[START]

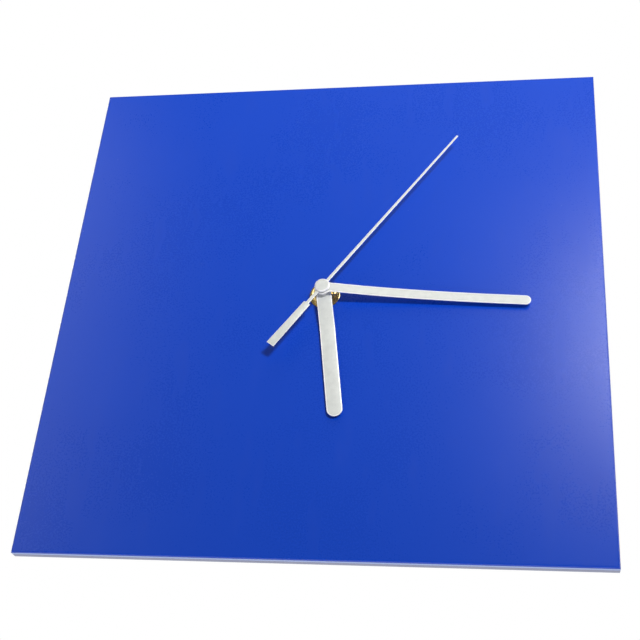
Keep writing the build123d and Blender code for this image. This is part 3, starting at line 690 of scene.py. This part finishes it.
def secondHand(shape):
    hub = shape["hubRadius"]
    neck = shape["neckWidth"] / 2
    root = shape["rootWidth"] / 2
    hubStart = -90 + degrees(asin(neck / hub))
    hubEnd = 90 - degrees(asin(root / hub))
    right = [(shape["tailOuter"] / 2, -shape["tailLength"]), (shape["tailInner"] / 2, -shape["neckEnd"])]
    right += [(neck, shape["shoulder"] - shape["neckEnd"])]
    right += arc((0, 0), hub, hubStart, hubEnd, shape["hubSteps"])
    right.append((shape["tipWidth"] / 2, shape["length"]))
    top = topOf("second_hand")
    return blade("secondHandBlade", shape, right, lambda along: top)


fit(hourHand(hourShape), "hour_hand_pipe", "hand_aluminium", "hour_hand")
fit(minuteHand(minuteShape), "minute_hand_pipe", "hand_aluminium", "minute_hand")
fit(secondHand(secondShape), "second_hand_arbor", "hand_aluminium", "second_hand")
print("hands made")


capShape = {
    "bevelWidth": 0.62, "bevelDepth": 0.42, "lip": 0.06, "stemRadius": 1.4, "boreRadius": 0.5,
    "boreTaper": 0.01,
}


def secondCap(shape):
    node = "second_hand_cap"
    radius = sizeOf(node).x / mm / 2
    top, foot, underside = topOf(node), footOf(node), topOf("second_hand")
    boreTop = topOf("second_arbor")
    wall = top - shape["bevelDepth"]
    face = radius - shape["bevelWidth"]
    lip, stem, bore = shape["lip"], shape["stemRadius"], shape["boreRadius"]
    profile = [
        (bore - shape["boreTaper"], boreTop), (bore, foot), (stem, foot), (stem, underside),
        (radius - lip, underside), (radius, underside + lip), (radius, wall - lip), (radius - lip, wall),
        (face, top), (face - lip, top),
    ]
    rings = [circle(r, h, faceOn) for r, h in profile]
    # painted highlight: the lighter edge colour from the underside's lip to the face
    bands = [silver] * 4 + [bright] * 4 + [silver]
    return skin("secondHandCap", rings, ("handFace", "handEdgePaintedHighlight"), bands=bands)


fit(secondCap(capShape), "second_hand_arbor", "hand_aluminium", "second_hand_cap")


threadShape = {
    "pitch": 0.75, "depth": 0.38, "stepsPerTurn": 8, "lead": 0.5, "bore": 2.6, "flangeHeight": 0.9,
}


# the bush: a plain flange inside the case, and a thread that runs out at the top
def threadedBush(shape):
    node = "threaded_bush"
    foot, top = footOf(node), topOf(node)
    flange = sizeOf(node).x / mm / 2
    flangeTop = foot + shape["flangeHeight"]
    bore = shape["bore"]
    rings = [circle(bore, foot, faceOn), circle(flange, foot, faceOn), circle(flange, flangeTop, faceOn)]
    steps = int((top - flangeTop) / shape["pitch"] * shape["stepsPerTurn"])
    for k in range(steps + 1):
        height = flangeTop + (top - flangeTop) * k / steps
        runOut = max(0.0, (height - top + shape["lead"]) / shape["lead"]) * shape["depth"]

        def radiusAt(turn):
            phase = (height / shape["pitch"] - turn / (2 * pi)) % 1
            return bushRadius - max(runOut, shape["depth"] * abs(2 * phase - 1))

        rings.append(circle(0, height, faceOn, radiusAt=radiusAt))
    rings.append(circle(bore, top, faceOn))
    return skin("bushThread", rings, ("brass",), ends="joined")


washerShape = {"bevel": 0.14, "boreBevel": 0.1, "boreClearance": 0.05}


def brassWasher(shape):
    node = "brass_washer"
    radius = sizeOf(node).x / mm / 2
    foot, top = footOf(node), topOf(node)
    bore = bushRadius + shape["boreClearance"]
    bevel, boreBevel = shape["bevel"], shape["boreBevel"]
    profile = [
        (bore, foot + boreBevel), (bore + boreBevel, foot), (radius - bevel, foot), (radius, foot + bevel),
        (radius, top - bevel), (radius - bevel, top), (bore + boreBevel, top), (bore, top - boreBevel),
    ]
    rings = [circle(r, h, faceOn) for r, h in profile]
    return skin("washerRing", rings, ("brass",), ends="joined")


nutShape = {
    "coneSlope": 0.50, "coneRadius": 5.75, "boreBevel": 0.45, "footBevel": 0.12, "boreClearance": 0.02,
}


# six flats whose corners a cone cuts back, so each flat ends in a curve
def hexNut(shape):
    node = "hex_nut"
    foot, top = footOf(node), topOf(node)
    flat = sizeOf(node).z / mm / 2
    bore = bushRadius + shape["boreClearance"]

    def hexRadius(turn, across=flat):
        sixth = pi / 3
        return across / cos(turn % sixth - sixth / 2)

    def coneTop(turn):
        return top - max(0.0, hexRadius(turn) - shape["coneRadius"]) * shape["coneSlope"]

    lean = shape["footBevel"]
    rings = [
        circle(bore, foot, faceOn),
        circle(0, foot, faceOn, radiusAt=lambda turn: hexRadius(turn, flat - lean)),
        circle(0, foot + lean, faceOn, radiusAt=hexRadius),
        circle(0, top, faceOn, radiusAt=hexRadius, heightAt=coneTop),
        circle(shape["coneRadius"], top, faceOn),
        circle(bore + shape["boreBevel"], top, faceOn),
        circle(bore, top - shape["boreBevel"], faceOn),
    ]
    return skin("nutBody", rings, ("brass",), ends="joined")


fit(threadedBush(threadShape), "clock_body", "brass", "threaded_bush")
fit(brassWasher(washerShape), "clock_body", "brass", "brass_washer")
fit(hexNut(nutShape), "clock_body", "brass", "hex_nut")
print("cap, bush, washer and nut made")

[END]

Exercise requirements. Each line above must be printed exactly as it appears.

Exercise result.
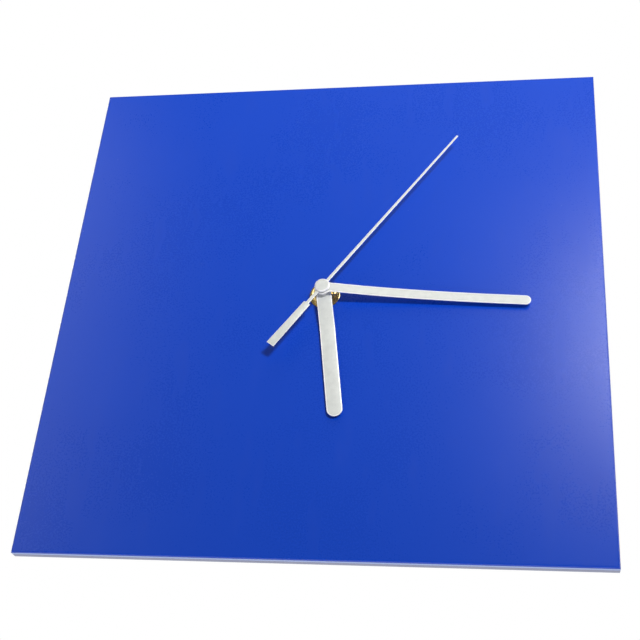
Keep writing the build123d and Blender code for this image. This is part 3, starting at line 690 of scene.py. This part finishes it.
def secondHand(shape):
    hub = shape["hubRadius"]
    neck = shape["neckWidth"] / 2
    root = shape["rootWidth"] / 2
    hubStart = -90 + degrees(asin(neck / hub))
    hubEnd = 90 - degrees(asin(root / hub))
    right = [(shape["tailOuter"] / 2, -shape["tailLength"]), (shape["tailInner"] / 2, -shape["neckEnd"])]
    right += [(neck, shape["shoulder"] - shape["neckEnd"])]
    right += arc((0, 0), hub, hubStart, hubEnd, shape["hubSteps"])
    right.append((shape["tipWidth"] / 2, shape["length"]))
    top = topOf("second_hand")
    return blade("secondHandBlade", shape, right, lambda along: top)


fit(hourHand(hourShape), "hour_hand_pipe", "hand_aluminium", "hour_hand")
fit(minuteHand(minuteShape), "minute_hand_pipe", "hand_aluminium", "minute_hand")
fit(secondHand(secondShape), "second_hand_arbor", "hand_aluminium", "second_hand")
print("hands made")


capShape = {
    "bevelWidth": 0.62, "bevelDepth": 0.42, "lip": 0.06, "stemRadius": 1.4, "boreRadius": 0.5,
    "boreTaper": 0.01,
}


def secondCap(shape):
    node = "second_hand_cap"
    radius = sizeOf(node).x / mm / 2
    top, foot, underside = topOf(node), footOf(node), topOf("second_hand")
    boreTop = topOf("second_arbor")
    wall = top - shape["bevelDepth"]
    face = radius - shape["bevelWidth"]
    lip, stem, bore = shape["lip"], shape["stemRadius"], shape["boreRadius"]
    profile = [
        (bore - shape["boreTaper"], boreTop), (bore, foot), (stem, foot), (stem, underside),
        (radius - lip, underside), (radius, underside + lip), (radius, wall - lip), (radius - lip, wall),
        (face, top), (face - lip, top),
    ]
    rings = [circle(r, h, faceOn) for r, h in profile]
    # painted highlight: the lighter edge colour from the underside's lip to the face
    bands = [silver] * 4 + [bright] * 4 + [silver]
    return skin("secondHandCap", rings, ("handFace", "handEdgePaintedHighlight"), bands=bands)


fit(secondCap(capShape), "second_hand_arbor", "hand_aluminium", "second_hand_cap")


threadShape = {
    "pitch": 0.75, "depth": 0.38, "stepsPerTurn": 8, "lead": 0.5, "bore": 2.6, "flangeHeight": 0.9,
}


# the bush: a plain flange inside the case, and a thread that runs out at the top
def threadedBush(shape):
    node = "threaded_bush"
    foot, top = footOf(node), topOf(node)
    flange = sizeOf(node).x / mm / 2
    flangeTop = foot + shape["flangeHeight"]
    bore = shape["bore"]
    rings = [circle(bore, foot, faceOn), circle(flange, foot, faceOn), circle(flange, flangeTop, faceOn)]
    steps = int((top - flangeTop) / shape["pitch"] * shape["stepsPerTurn"])
    for k in range(steps + 1):
        height = flangeTop + (top - flangeTop) * k / steps
        runOut = max(0.0, (height - top + shape["lead"]) / shape["lead"]) * shape["depth"]

        def radiusAt(turn):
            phase = (height / shape["pitch"] - turn / (2 * pi)) % 1
            return bushRadius - max(runOut, shape["depth"] * abs(2 * phase - 1))

        rings.append(circle(0, height, faceOn, radiusAt=radiusAt))
    rings.append(circle(bore, top, faceOn))
    return skin("bushThread", rings, ("brass",), ends="joined")


washerShape = {"bevel": 0.14, "boreBevel": 0.1, "boreClearance": 0.05}


def brassWasher(shape):
    node = "brass_washer"
    radius = sizeOf(node).x / mm / 2
    foot, top = footOf(node), topOf(node)
    bore = bushRadius + shape["boreClearance"]
    bevel, boreBevel = shape["bevel"], shape["boreBevel"]
    profile = [
        (bore, foot + boreBevel), (bore + boreBevel, foot), (radius - bevel, foot), (radius, foot + bevel),
        (radius, top - bevel), (radius - bevel, top), (bore + boreBevel, top), (bore, top - boreBevel),
    ]
    rings = [circle(r, h, faceOn) for r, h in profile]
    return skin("washerRing", rings, ("brass",), ends="joined")


nutShape = {
    "coneSlope": 0.50, "coneRadius": 5.75, "boreBevel": 0.45, "footBevel": 0.12, "boreClearance": 0.02,
}


# six flats whose corners a cone cuts back, so each flat ends in a curve
def hexNut(shape):
    node = "hex_nut"
    foot, top = footOf(node), topOf(node)
    flat = sizeOf(node).z / mm / 2
    bore = bushRadius + shape["boreClearance"]

    def hexRadius(turn, across=flat):
        sixth = pi / 3
        return across / cos(turn % sixth - sixth / 2)

    def coneTop(turn):
        return top - max(0.0, hexRadius(turn) - shape["coneRadius"]) * shape["coneSlope"]

    lean = shape["footBevel"]
    rings = [
        circle(bore, foot, faceOn),
        circle(0, foot, faceOn, radiusAt=lambda turn: hexRadius(turn, flat - lean)),
        circle(0, foot + lean, faceOn, radiusAt=hexRadius),
        circle(0, top, faceOn, radiusAt=hexRadius, heightAt=coneTop),
        circle(shape["coneRadius"], top, faceOn),
        circle(bore + shape["boreBevel"], top, faceOn),
        circle(bore, top - shape["boreBevel"], faceOn),
    ]
    return skin("nutBody", rings, ("brass",), ends="joined")


fit(threadedBush(threadShape), "clock_body", "brass", "threaded_bush")
fit(brassWasher(washerShape), "clock_body", "brass", "brass_washer")
fit(hexNut(nutShape), "clock_body", "brass", "hex_nut")
print("cap, bush, washer and nut made")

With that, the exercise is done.